Sans surprise, la coordination des quatre fédérations (FNGMP, RMF, MF, FFAIACA), qui avait appelé au rejet de la modification des statuts, l’a obtenu grâce à ses 30 cooptés avec une courte majorité de 45 voix contre 41 voix.
Sans ces cooptés, le projet de modification des statuts aurait été adopté à une très large majorité.
Comment accepter dans une démocratie comme la notre qu’une association représentant le deuxième culte de notre pays puisse être régie par un tel système synonyme de l’arbitraire et de l’aberration ?
Pour justifier son attachement à ce système de cooptation antidémocratique et sa volonté de le généraliser à toutes les instances régionales et nationales du CFCM, la coordination affirme que « les élections ont créé de fortes tensions entre les différentes composantes du culte musulman en France ». Selon elle, ces élections « auraient transformé les lieux de culte en centres de convoitise et le théâtre de concurrences entre les fédérations à tous les niveaux ». Une telle justification pourraient laisser entendre que les musulmans de France seraient foncièrement antidémocratiques ou inaptes à l’exercice démocratique. Ils manqueraient de maturité pour pouvoir accepter la pluralité et s’accepter mutuellement.

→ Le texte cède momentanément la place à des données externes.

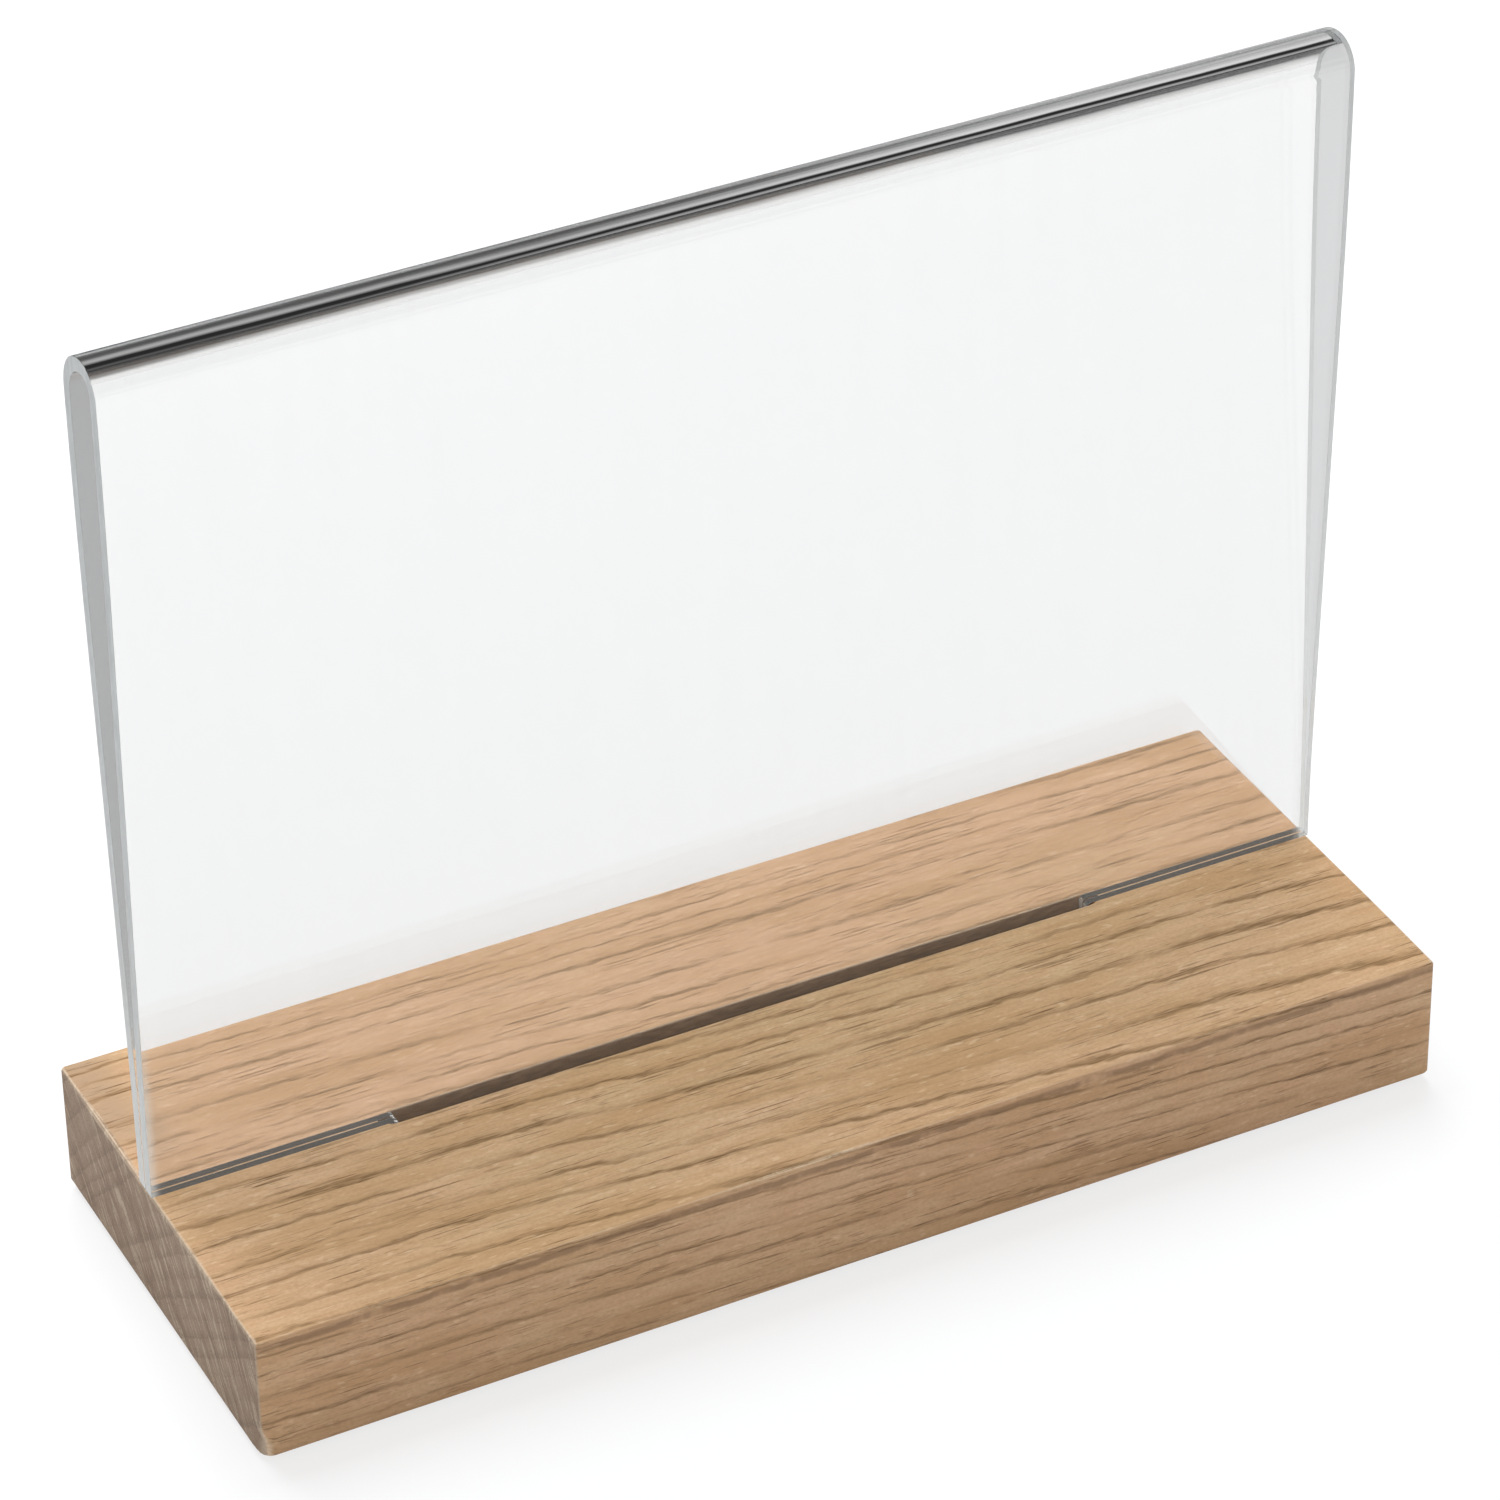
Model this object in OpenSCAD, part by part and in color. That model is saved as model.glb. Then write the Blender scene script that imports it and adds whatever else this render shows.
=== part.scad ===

Je crains qu’une telle affirmation, à la limite de l’insulte, ne renforce des préjugés inacceptables sur les musulmans de France. Ces derniers, citoyens du pays des droits de l’Homme, ne sont pas antidémocratiques. Ils savent débattre dans le respect des règles de bienséance et accepter les résultats d’un vote qui départage une divergence de points de vue dans la paix et la sérénité.
Face à l’impossibilité de réformer le CFCM de l’intérieur à cause d’un système inique et antidémocratique, les musulmans de France sont dans leur droit de se détourner définitivement du CFCM et songer à une nouvelle organisation de leur culte, plus respectueuse de leur aspiration et de leur intelligence.